At H&M Group, platform engineering is a core practice supported by our cloud-based internal development platform that enables autonomous product teams to create and host microservices. Deep network observability and robust security are key to our success, and Advanced Container Networking Service features help us achieve this. Real-time flow logs speed up our ability to troubleshoot connectivity issues, while FQDN filtering ensures secure communication with trusted external domains.” — Magnus Welson, Technical Manager, Container Platform, H&M Group
The advanced observability offered by Advanced Container Networking Services helped us tremendously when we investigated a high-impact issue in one of the Japan Tobacco International AKS clusters. Thanks to the information provided by Advanced Container Networking Services, we were able to determine the problem in DNS performance and then confirm that the remediation we applied was successful.” — Andrew Wytyczak-Partyka, CodeWave CEO, Alexandru Popovici, DevOps & Security Manager, JT International
At Ferrovial, on our enterprise Kubernetes platform (called Kubecore), we use the Advanced Container Networking Service to debug connectivity issues in our applications using real-time network flow tools, giving us full details.
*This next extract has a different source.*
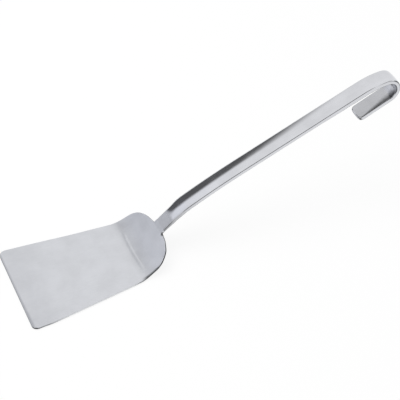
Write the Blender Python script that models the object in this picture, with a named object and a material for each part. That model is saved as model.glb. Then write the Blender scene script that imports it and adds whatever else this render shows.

Additionally, DNS errors and metrics available at the workload level give us deep network visibility to more quickly troubleshoot application degradation issues. — Victor Fernandez, Chief Cloud Architect, Ferrovial
Conclusion
As you continue your journey in the cloud-native space, the importance of integrating security and observability into every layer of your infrastructure cannot be overstated. With the right tools, you can move faster, innovate more, and do it with confidence that your workloads are visible and protected.